--- Start of Supplied information ---
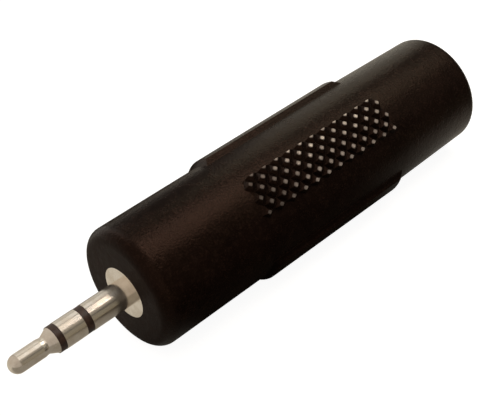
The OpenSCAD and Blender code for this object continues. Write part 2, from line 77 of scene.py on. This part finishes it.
class Nodes:
    """A short way to build a node tree: most calls add a node and return its output socket."""

    def __init__(self, tree):
        self.tree = tree
        tree.nodes.clear()

    def add(self, kind, **settings):
        node = self.tree.nodes.new(kind)
        for name, value in settings.items():
            setattr(node, name, value)
        return node

    def plug(self, socket, value):
        """Links a socket, or sets a constant. None leaves the socket as it is."""
        if isinstance(value, bpy.types.NodeSocket):
            self.tree.links.new(value, socket)
        elif value is not None:
            socket.default_value = value

    def tint(self, socket, color):
        """Links a colour, or sets a constant one of red, green and blue."""
        self.plug(socket, color if isinstance(color, bpy.types.NodeSocket) else (*color, 1))

    def math(self, operation, a, b=None):
        node = self.add("ShaderNodeMath", operation=operation)
        for socket, value in zip(node.inputs, (a, b)):
            self.plug(socket, value)
        return node.outputs[0]

    def product(self, first, *others):
        for other in others:
            first = self.math("MULTIPLY", first, other)
        return first

    def step(self, value, span, to=(0.0, 1.0)):
        """A smooth step: the first of to below the span, and the second above it."""
        node = self.add("ShaderNodeMapRange", interpolation_type="SMOOTHSTEP", clamp=True)
        for name, number in zip(("From Min", "From Max", "To Min", "To Max"), (*span, *to)):
            self.plug(node.inputs[name], number)
        self.plug(node.inputs["Value"], value)
        return node.outputs[0]

    def mix(self, share, a, b):
        node = self.add("ShaderNodeMix", data_type="RGBA")
        self.plug(node.inputs["Factor"], share)
        self.tint(node.inputs["A"], a)
        self.tint(node.inputs["B"], b)
        return node.outputs["Result"]

    def noise(self, where, scale, detail, rough=0.55):
        node = self.add("ShaderNodeTexNoise")
        self.plug(node.inputs["Vector"], where)
        self.plug(node.inputs["Scale"], scale)
        self.plug(node.inputs["Detail"], detail)
        self.plug(node.inputs["Roughness"], rough)
        return node.outputs["Fac"]

    def place(self):
        return self.add("ShaderNodeTexCoord").outputs["Object"]

    def xyz(self, where):
        node = self.add("ShaderNodeSeparateXYZ")
        self.plug(node.inputs[0], where)
        return node.outputs

    def scaled(self, where, factors):
        node = self.add("ShaderNodeVectorMath", operation="MULTIPLY")
        self.plug(node.inputs[0], where)
        self.plug(node.inputs[1], factors)
        return node.outputs[0]

    def bump(self, height, distance, strength, normal=None):
        node = self.add("ShaderNodeBump")
        self.plug(node.inputs["Height"], height)
        self.plug(node.inputs["Distance"], distance)
        self.plug(node.inputs["Strength"], strength)
        self.plug(node.inputs["Normal"], normal)
        return node.outputs[0]

    def soft_edge(self, radius):
        node = self.add("ShaderNodeBevel", samples=4)
        self.plug(node.inputs["Radius"], radius)
        return node.outputs[0]

    def surface(self, color, rough, metal, normal, **more):
        """The whole surface of a material. Further inputs are constants, by their names with _ for a space."""
        node = self.add("ShaderNodeBsdfPrincipled")
        self.tint(node.inputs["Base Color"], color)
        self.plug(node.inputs["Roughness"], rough)
        self.plug(node.inputs["Metallic"], metal)
        self.plug(node.inputs["Normal"], normal)
        for name, value in more.items():
            self.plug(node.inputs[name.replace("_", " ")], value)
        self.plug(self.add("ShaderNodeOutputMaterial").inputs["Surface"], node.outputs[0])

    def shader(self, kind, color, strength=None):
        """A plain shader: a matt paint, a glow or a background."""
        node = self.add(kind)
        self.tint(node.inputs["Color"], color)
        if strength is not None:
            self.plug(node.inputs["Strength"], strength)
        return node.outputs[0]

    def together(self, a, b):
        node = self.add("ShaderNodeAddShader")
        self.plug(node.inputs[0], a)
        self.plug(node.inputs[1], b)
        return node.outputs[0]

    def camera_or_rest(self, path, to_camera, to_rest):
        """One shader for what the camera sees, and another for all other rays."""
        node = self.add("ShaderNodeMixShader")
        self.plug(node.inputs[0], path.outputs["Is Camera Ray"])
        self.plug(node.inputs[1], to_rest)
        self.plug(node.inputs[2], to_camera)
        return node.outputs[0]


def material(name):
    made = bpy.data.materials.new(name)
    made.use_nodes = True
    return made, Nodes(made.node_tree)


# ---- places on the barrel ----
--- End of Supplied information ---
**Goal**
Copy all of the data. Keep every word exactly as it is.

**Answer to the problem**
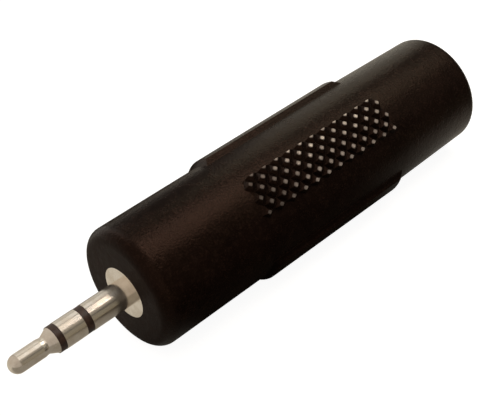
The OpenSCAD and Blender code for this object continues. Write part 2, from line 77 of scene.py on. This part finishes it.
class Nodes:
    """A short way to build a node tree: most calls add a node and return its output socket."""

    def __init__(self, tree):
        self.tree = tree
        tree.nodes.clear()

    def add(self, kind, **settings):
        node = self.tree.nodes.new(kind)
        for name, value in settings.items():
            setattr(node, name, value)
        return node

    def plug(self, socket, value):
        """Links a socket, or sets a constant. None leaves the socket as it is."""
        if isinstance(value, bpy.types.NodeSocket):
            self.tree.links.new(value, socket)
        elif value is not None:
            socket.default_value = value

    def tint(self, socket, color):
        """Links a colour, or sets a constant one of red, green and blue."""
        self.plug(socket, color if isinstance(color, bpy.types.NodeSocket) else (*color, 1))

    def math(self, operation, a, b=None):
        node = self.add("ShaderNodeMath", operation=operation)
        for socket, value in zip(node.inputs, (a, b)):
            self.plug(socket, value)
        return node.outputs[0]

    def product(self, first, *others):
        for other in others:
            first = self.math("MULTIPLY", first, other)
        return first

    def step(self, value, span, to=(0.0, 1.0)):
        """A smooth step: the first of to below the span, and the second above it."""
        node = self.add("ShaderNodeMapRange", interpolation_type="SMOOTHSTEP", clamp=True)
        for name, number in zip(("From Min", "From Max", "To Min", "To Max"), (*span, *to)):
            self.plug(node.inputs[name], number)
        self.plug(node.inputs["Value"], value)
        return node.outputs[0]

    def mix(self, share, a, b):
        node = self.add("ShaderNodeMix", data_type="RGBA")
        self.plug(node.inputs["Factor"], share)
        self.tint(node.inputs["A"], a)
        self.tint(node.inputs["B"], b)
        return node.outputs["Result"]

    def noise(self, where, scale, detail, rough=0.55):
        node = self.add("ShaderNodeTexNoise")
        self.plug(node.inputs["Vector"], where)
        self.plug(node.inputs["Scale"], scale)
        self.plug(node.inputs["Detail"], detail)
        self.plug(node.inputs["Roughness"], rough)
        return node.outputs["Fac"]

    def place(self):
        return self.add("ShaderNodeTexCoord").outputs["Object"]

    def xyz(self, where):
        node = self.add("ShaderNodeSeparateXYZ")
        self.plug(node.inputs[0], where)
        return node.outputs

    def scaled(self, where, factors):
        node = self.add("ShaderNodeVectorMath", operation="MULTIPLY")
        self.plug(node.inputs[0], where)
        self.plug(node.inputs[1], factors)
        return node.outputs[0]

    def bump(self, height, distance, strength, normal=None):
        node = self.add("ShaderNodeBump")
        self.plug(node.inputs["Height"], height)
        self.plug(node.inputs["Distance"], distance)
        self.plug(node.inputs["Strength"], strength)
        self.plug(node.inputs["Normal"], normal)
        return node.outputs[0]

    def soft_edge(self, radius):
        node = self.add("ShaderNodeBevel", samples=4)
        self.plug(node.inputs["Radius"], radius)
        return node.outputs[0]

    def surface(self, color, rough, metal, normal, **more):
        """The whole surface of a material. Further inputs are constants, by their names with _ for a space."""
        node = self.add("ShaderNodeBsdfPrincipled")
        self.tint(node.inputs["Base Color"], color)
        self.plug(node.inputs["Roughness"], rough)
        self.plug(node.inputs["Metallic"], metal)
        self.plug(node.inputs["Normal"], normal)
        for name, value in more.items():
            self.plug(node.inputs[name.replace("_", " ")], value)
        self.plug(self.add("ShaderNodeOutputMaterial").inputs["Surface"], node.outputs[0])

    def shader(self, kind, color, strength=None):
        """A plain shader: a matt paint, a glow or a background."""
        node = self.add(kind)
        self.tint(node.inputs["Color"], color)
        if strength is not None:
            self.plug(node.inputs["Strength"], strength)
        return node.outputs[0]

    def together(self, a, b):
        node = self.add("ShaderNodeAddShader")
        self.plug(node.inputs[0], a)
        self.plug(node.inputs[1], b)
        return node.outputs[0]

    def camera_or_rest(self, path, to_camera, to_rest):
        """One shader for what the camera sees, and another for all other rays."""
        node = self.add("ShaderNodeMixShader")
        self.plug(node.inputs[0], path.outputs["Is Camera Ray"])
        self.plug(node.inputs[1], to_rest)
        self.plug(node.inputs[2], to_camera)
        return node.outputs[0]


def material(name):
    made = bpy.data.materials.new(name)
    made.use_nodes = True
    return made, Nodes(made.node_tree)


# ---- places on the barrel ----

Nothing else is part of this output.